16 No Responsibility for Governmental Requirements
Customers must know and comply with customs marking requirements, FDA regulations, and all applicable laws. The Company bears no responsibility for governmental fines or penalties resulting from customer non-compliance.
17 Indemnity Against Liability Arising from Import or Export
Customers indemnify the Company against claims from illegal imports or exports violating treaties or governmental regulations. Upon receiving governmental action notice, customers must defend the Company at customer expense.
18 Payments to the Company
Customer payments represent regular business transactions. The Company acts as a payment conduit for third parties like carriers and brokers.
19 Independent Contractor
Except for customs entries and duties where the Company represents customers as an agent, the Company operates as an independent contractor.
20 Customer's Duty to Correct Inaccurate Information
Incomplete or inaccurate import entry information subjects submitters to severe penalties. Customers must immediately notify the Company in writing of discrepancies, or orally followed by written notice. The Company uses reasonable efforts for correction. Customers remain liable for penalties from inaccurate submissions and indemnify the Company.
21 Severability of Terms
If any agreement term proves invalid, remaining provisions remain enforceable to the maximum permitted extent.

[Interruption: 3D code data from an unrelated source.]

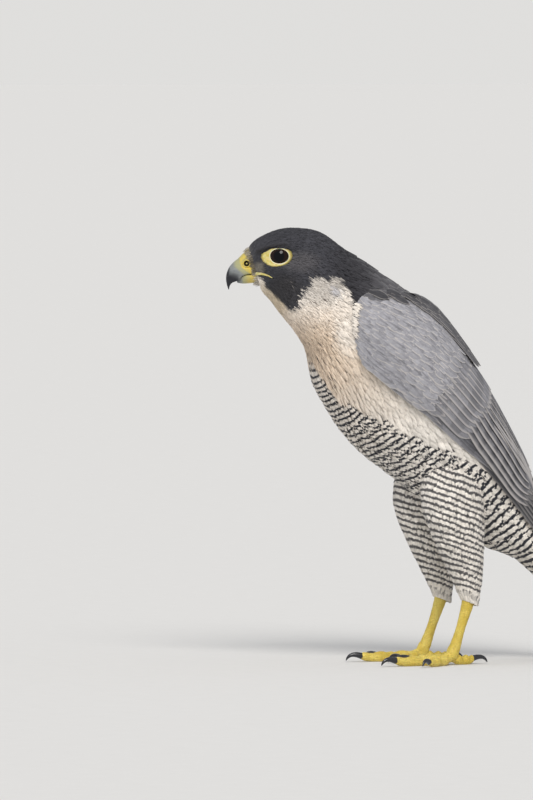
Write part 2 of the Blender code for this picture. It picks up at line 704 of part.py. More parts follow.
def claw_path(start, way, length, radius):
    """A claw's centre line and radii: it arches forward and comes down to just above the floor."""
    share = np.linspace(0.0, 1.0, 5)
    line = start + way * (length * 0.78 * np.sin(share * 1.35) / math.sin(1.35))[:, None]
    drop = start[2] - FLOOR - CLAW_TIP_CLEARANCE
    line[:, 2] = start[2] + 2.0 * np.sin(share * math.pi) - drop * share**1.6
    return line, radius * 0.56 * (1 - share) ** 0.7 + 0.35


def shank(name, side, grow, finish, collection):
    """The bare leg between thigh and foot, or that shape grown and run on by the gap, to cut with."""
    line = through(np.array(SHANK_LINE) * (1, side, 1), np.linspace(0, 3, 7))
    radii = through([[radius] for radius in SHANK_RADII], np.linspace(0, 3, 7))[:, 0] + grow
    first, last = line[0] - line[1], line[-1] - line[-2]
    line[0] += first / np.linalg.norm(first) * grow
    line[-1] += last / np.linalg.norm(last) * grow
    return tube(name, line, radii, finish, collection, 12)


def build_foot(side, word, parts, finishes):
    bare = finishes["bare"]
    joint = np.array(TOE_JOINT) * (1, side, 1)
    top = np.array(SHANK_LINE[-1]) * (1, side, 1)
    foot = tube(word + "_foot", [top, (top + joint) / 2, joint], (4.2, 4.6, 4.2), bare, parts, 12)
    toes = []
    for toe, heading, length, radius, claw_length in TOES:
        path, radii, way = toe_path(side, heading, length, radius)
        toes.append(tube("toe", path, radii, bare, parts, TOE_POINTS))
        start = path[-1] + way * (GAP + 0.2)
        line, claw_radii = claw_path(start, way, claw_length, radius)
        tube(f"{word}_{toe}_claw", line, claw_radii, finishes["claw"], parts, 7)
    combined(foot, toes, "UNION", parts)
    corners = np.array([(60, 90, 0), (60, -90, 0), (-60, -90, 0), (-60, 90, 0)], float)
    corners += (joint[0], joint[1], FLOOR)
    below = lofted("floor", [corners, corners - (0, 0, 20)], bare, parts)
    above = shank("shank_cutter", side, GAP, bare, parts)
    combined(foot, [below, above], "DIFFERENCE", parts)


def build_legs(parts, finishes):
    pale, bare = finishes["pale"], finishes["bare"]
    for side, word in SIDES:
        thigh = lofted(word + "_thigh", thigh_rings(side, 0.0), pale, parts)
        cutters = [
            lofted("body_cutter", body_rings(TORSO_STARTS, BODY_ENDS, GAP), pale, parts),
            shank("shank_cutter", side, GAP, bare, parts),
        ]
        combined(thigh, cutters, "DIFFERENCE", parts)
        shank(word + "_shank", side, 0.0, bare, parts)
        build_foot(side, word, parts, finishes)


def clear_scene():
    for old in list(bpy.data.objects):
        bpy.data.objects.remove(old)


def shade_round(collection):
    """Smooth shading on every node, with its real edges kept sharp."""
    for made in collection.objects:
        made.data.shade_smooth()
        made.data.set_sharp_from_angle(angle=SHARP_ANGLE)


def main():
    clear_scene()
    parts = bpy.data.collections.new("peregrine_falcon")
    bpy.context.scene.collection.children.link(parts)
    finishes = build_finishes()
    build_head(parts, finishes)
    build_bill(parts, finishes)
    build_eyes(parts, finishes)
    build_body(parts, finishes)
    build_legs(parts, finishes)
    build_tail(parts, finishes)
    build_wings(parts, finishes)
    shade_round(parts)


main()
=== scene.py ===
"""A peregrine falcon in full plumage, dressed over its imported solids.

Every form is laid out in the solids' own plan frame: millimetres, (forward, left, up), zero between
the eyes before the head is turned. place() carries a plan point to the scene in metres.
"""

import math

import bpy
import numpy as np
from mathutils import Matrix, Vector, noise
from mathutils.bvhtree import BVHTree

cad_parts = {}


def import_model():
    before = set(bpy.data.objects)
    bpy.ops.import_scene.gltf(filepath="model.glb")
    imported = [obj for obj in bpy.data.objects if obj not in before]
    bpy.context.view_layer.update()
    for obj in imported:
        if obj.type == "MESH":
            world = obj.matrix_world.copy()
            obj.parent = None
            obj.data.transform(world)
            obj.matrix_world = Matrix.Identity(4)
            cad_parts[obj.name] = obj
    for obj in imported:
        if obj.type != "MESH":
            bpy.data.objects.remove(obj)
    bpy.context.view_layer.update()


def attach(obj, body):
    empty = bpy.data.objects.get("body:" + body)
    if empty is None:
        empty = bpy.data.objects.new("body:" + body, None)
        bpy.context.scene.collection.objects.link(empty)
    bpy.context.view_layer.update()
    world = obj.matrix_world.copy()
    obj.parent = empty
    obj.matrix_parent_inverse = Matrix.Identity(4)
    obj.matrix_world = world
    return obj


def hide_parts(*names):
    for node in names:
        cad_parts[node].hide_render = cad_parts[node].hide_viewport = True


MM = 0.001
SIDES = ((1, "left"), (-1, "right"))
UP = np.array((0.0, 0.0, 1.0))
RANDOM = np.random.default_rng(7)

# Stance
EYE_HEIGHT = 296.0
FLOOR = -EYE_HEIGHT
PLAN_MIDDLE_FORWARD = -110.9
HEAD_TURN = math.radians(-22.0)
TURN_PIVOT_FORWARD = -45.0

# The body from the forehead to the tail coverts: a point on the back line and one on the throat and
# belly line, both (forward, up), the half width, how much narrower it is on top and its share of
# the head's turn.
BODY_SECTIONS = (
    ((25.0, 4.0), (15.5, -19.8), 8.9, 0.05, 1.0),
    ((17.5, 11.8), (13.6, -25.5), 13.4, 0.02, 1.0),
    ((2.0, 18.8), (7.0, -33.0), 19.0, 0.0, 1.0),
    ((-14.0, 19.8), (0.0, -42.5), 22.4, 0.02, 1.0),
    ((-31.0, 16.4), (-9.5, -54.0), 27.0, 0.04, 0.85),
    ((-51.0, 5.5), (-19.5, -70.0), 35.5, 0.06, 0.50),
    ((-74.0, -9.5), (-31.0, -90.0), 44.5, 0.02, 0.15),
    ((-100.0, -30.5), (-46.0, -113.0), 48.5, 0.0, 0.0),
    ((-128.0, -61.0), (-67.0, -139.0), 48.5, 0.0, 0.0),
    ((-153.0, -96.0), (-92.0, -164.0), 44.0, 0.0, 0.0),
    ((-176.0, -134.0), (-122.0, -190.0), 36.0, 0.0, 0.0),
    ((-196.0, -170.0), (-153.0, -211.0), 25.0, 0.0, 0.0),
    ((-205.7, -197.7), (-178.9, -220.2), 20.0, 0.0, 0.0),
    ((-212.9, -225.6), (-200.1, -236.3), 17.0, 0.0, 0.0),
    ((-222.1, -243.0), (-216.8, -247.5), 10.0, 0.0, 0.0),
)
BODY_ENDS = 14.0
# The distance from vane to vane in the coat's pieces: place along the body, millimetres.
HEAD_SPACING = ((0.0, 0.72), (1.0, 0.82), (3.0, 1.02), (4.0, 1.2))
NECK_SPACING = ((3.0, 1.15), (4.4, 1.5), (5.8, 2.2))
BREAST_SPACING = ((5.0, 2.5), (6.0, 3.0), (9.0, 3.7), (14.0, 3.8))
MANTLE_SPACING = ((4.6, 4.0), (5.5, 5.6), (8.0, 7.6), (12.0, 7.0), (14.0, 6.4))
UNDER_TAIL_SPACING = ((9.0, 4.6), (14.0, 5.4))
# The strips of the skin's map that body and thighs take: where each starts, and its width.
BODY_STRIP = (0.01, 0.76)
THIGH_STRIPS = {1: (0.80, 0.09), -1: (0.90, 0.09)}
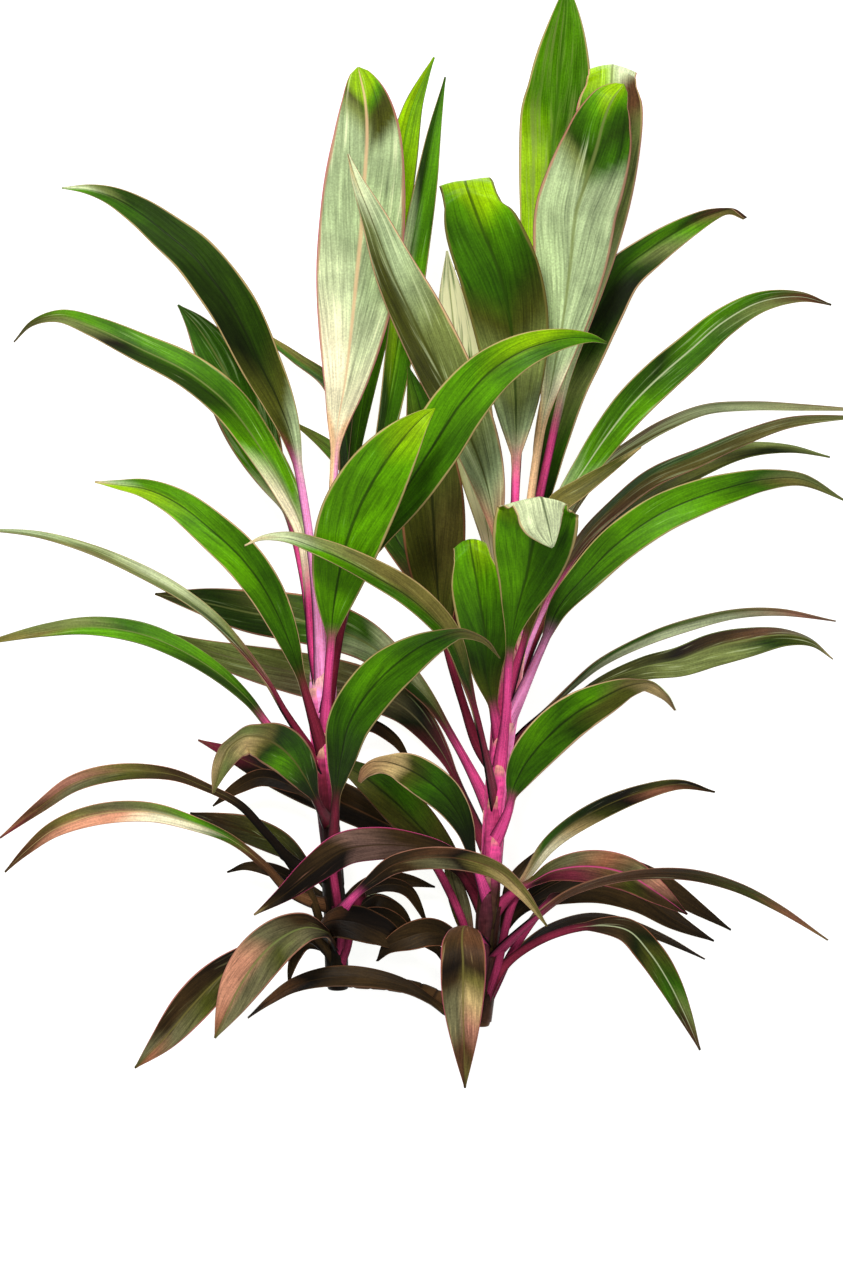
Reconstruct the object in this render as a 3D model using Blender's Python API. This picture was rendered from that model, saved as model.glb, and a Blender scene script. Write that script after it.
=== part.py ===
"""Ti plant (Cordyline fruticosa): a clump of two canes, cut at the root and laid on its back.

Run with: blender --background --python part.py

Units are metres. +X is to the right and +Y is up in the photograph, and +Z points from the
surface that the clump lies on towards the eye above it. Every leaf is a solid of its own, a
petiole that widens into a thin blade, and its foot is seated on the cane that it grows from.
"""
import math
from dataclasses import dataclass

import bpy
import numpy as np

# Driving dimensions, in metres
PIXEL = 0.001              # one pixel of the photograph, at the height of the canes
EYE_HEIGHT = 4.2           # the eye stands this far above the surface
CANE_HEIGHT = 0.1          # height at which a pixel is exactly PIXEL wide
MIDDLE_PX = (421.5, 632.0)  # the middle of the photograph, straight below the eye
SETTLE = 0.018             # leaf paths are drawn from a plane this far under the surface
ORIGIN_SHIFT = (-0.0002, -0.1031)  # puts the origin under the middle of the clump's box

PETIOLE_WIDTH = 0.0085
PETIOLE_THICK = 0.0048
BLADE_THICK = 0.0009
RIB_THICK_TIP = 0.0014     # midrib at the tip of the blade
TIP_WIDTH = 0.0022
PRESS_HEIGHT = 0.014       # a leaf lower than this flattens against the surface
WIDE_BLADE = 0.040         # blades wider than this have four panels across, others two
WAVE_HEIGHT = 0.03         # height of the wave along a blade's edges, for a half width of 1
WAVES = 3.2                # number of waves along the leaf
LEFT_WAVE_LAG = 2.1        # the left edge's wave is this many radians behind the right's
TIP_TURN_FROM = 0.62       # a tip's extra turn starts at this part of the length
LEVEL_PLACE = 0.55         # the blade is level across here, before its own turn

PANEL_LENGTH = 0.034       # a leaf has about one station for each of these along it
FEWEST_PANELS = 7
MOST_PANELS = 12
BEND_WEIGHT = 0.28         # how strongly a bend draws the stations closer together
MOST_BEND = 40.0           # bends sharper than this draw no closer

SEAT_GAP = 0.0003          # between a leaf's foot and its cane
LEAF_GAP = 0.0012          # least clear height between leaves that cross
OUTLINE_SPARE = 0.0016     # leaves count as this much wider when crossings are looked for
STEEPEST = 6.0             # slopes steeper than this count as this
THICKEST_CROSSING = 0.009  # most half depth that a sloping blade takes up at a crossing
PUSH_SHARE = 0.6           # part of a crossing's want that one round moves
EVEN_SHARE = 0.1           # part that each neighbour gives when lifts are evened out
EVEN_ROUNDS = 0.8          # lifts are evened out for this part of the rounds
CELL = 0.003               # grid on which crossing leaves are found
FOOT_DEPTH = 0.0045        # a foot starts at least this far inside its cane's surface
PRESS_DEPTH = 0.006        # how far a drawn path may run under the surface
CANE_SIDES = 12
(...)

22 Construction of Terms and Venue
Florida law governs this agreement. Exclusive jurisdiction resides in Miami-Dade County, Florida courts. All proceedings must occur in Miami-Dade County unless the Company consents otherwise in writing.
23 Customer Bound
This agreement binds heirs, executors, successors, and permitted assigns. Modifications require written execution by both parties.
24 No Waiver
Company failure to enforce provisions does not waive rights. Breach waivers do not apply to continuing breaches or future circumstances. No notice requirement triggers additional notice obligations.